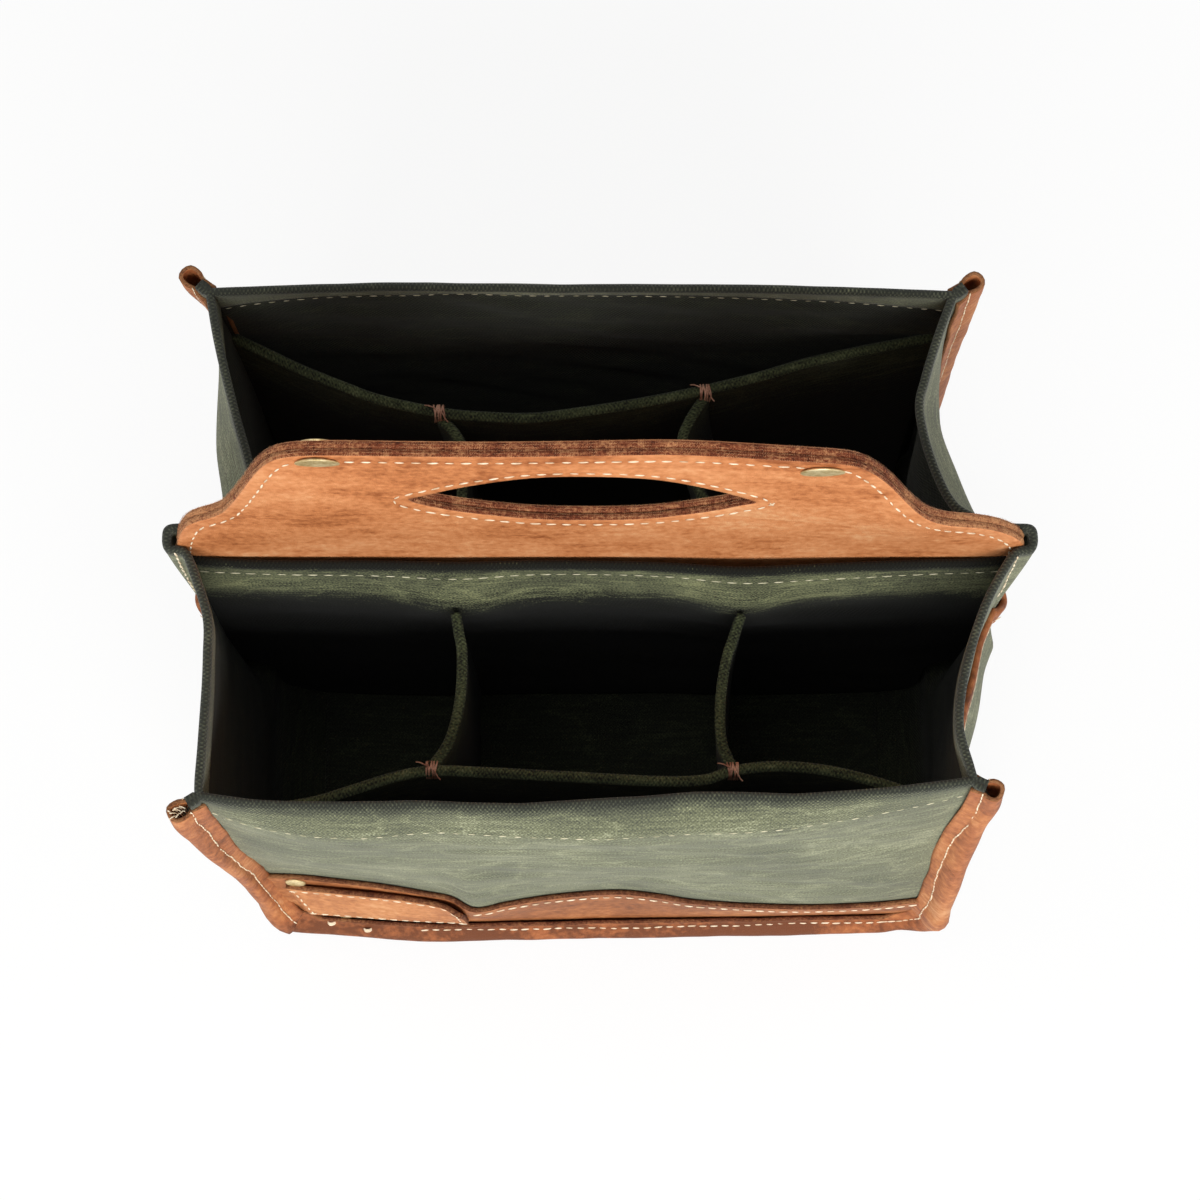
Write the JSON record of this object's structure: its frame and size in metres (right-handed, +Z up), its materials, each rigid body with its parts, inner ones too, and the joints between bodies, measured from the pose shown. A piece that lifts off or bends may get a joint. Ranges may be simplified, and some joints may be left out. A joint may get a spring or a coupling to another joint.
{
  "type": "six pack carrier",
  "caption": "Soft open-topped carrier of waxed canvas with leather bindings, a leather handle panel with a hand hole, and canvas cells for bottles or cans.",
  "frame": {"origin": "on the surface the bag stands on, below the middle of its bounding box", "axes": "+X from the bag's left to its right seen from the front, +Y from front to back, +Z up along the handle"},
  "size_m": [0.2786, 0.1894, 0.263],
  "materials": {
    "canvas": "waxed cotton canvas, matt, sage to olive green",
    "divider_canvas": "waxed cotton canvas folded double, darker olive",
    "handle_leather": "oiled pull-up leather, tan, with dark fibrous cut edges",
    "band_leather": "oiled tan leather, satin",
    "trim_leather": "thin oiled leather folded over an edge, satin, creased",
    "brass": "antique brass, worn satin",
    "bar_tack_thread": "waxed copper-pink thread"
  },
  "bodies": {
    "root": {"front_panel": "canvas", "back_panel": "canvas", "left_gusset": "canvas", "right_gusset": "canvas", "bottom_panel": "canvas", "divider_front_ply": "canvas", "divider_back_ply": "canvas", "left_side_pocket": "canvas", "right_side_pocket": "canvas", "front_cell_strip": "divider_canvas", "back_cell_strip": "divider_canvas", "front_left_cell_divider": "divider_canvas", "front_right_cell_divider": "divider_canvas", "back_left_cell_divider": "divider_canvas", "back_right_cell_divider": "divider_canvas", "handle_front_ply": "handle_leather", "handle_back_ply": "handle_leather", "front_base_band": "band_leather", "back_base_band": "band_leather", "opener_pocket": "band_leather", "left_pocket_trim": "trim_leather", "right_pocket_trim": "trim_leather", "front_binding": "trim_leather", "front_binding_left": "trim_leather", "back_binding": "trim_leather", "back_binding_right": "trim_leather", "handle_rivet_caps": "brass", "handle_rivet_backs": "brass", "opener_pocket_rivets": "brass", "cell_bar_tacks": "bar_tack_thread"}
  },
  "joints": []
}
┄┄┄┄┄┄┄┄┄┄
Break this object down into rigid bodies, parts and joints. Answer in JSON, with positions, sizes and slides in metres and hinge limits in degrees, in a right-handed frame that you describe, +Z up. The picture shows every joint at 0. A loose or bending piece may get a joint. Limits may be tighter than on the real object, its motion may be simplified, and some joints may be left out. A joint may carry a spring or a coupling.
┄┄┄┄┄┄┄┄┄┄
• [Brief] Copy out each line of the material that holds the word "materials".

• [Expected output]
Write the JSON record of this object's structure: its frame and size in metres (right-handed, +Z up), its materials, each rigid body with its parts, inner ones too, and the joints between bodies, measured from the pose shown. A piece that lifts off or bends may get a joint. Ranges may be simplified, and some joints may be left out. A joint may get a spring or a coupling to another joint.
  "materials": {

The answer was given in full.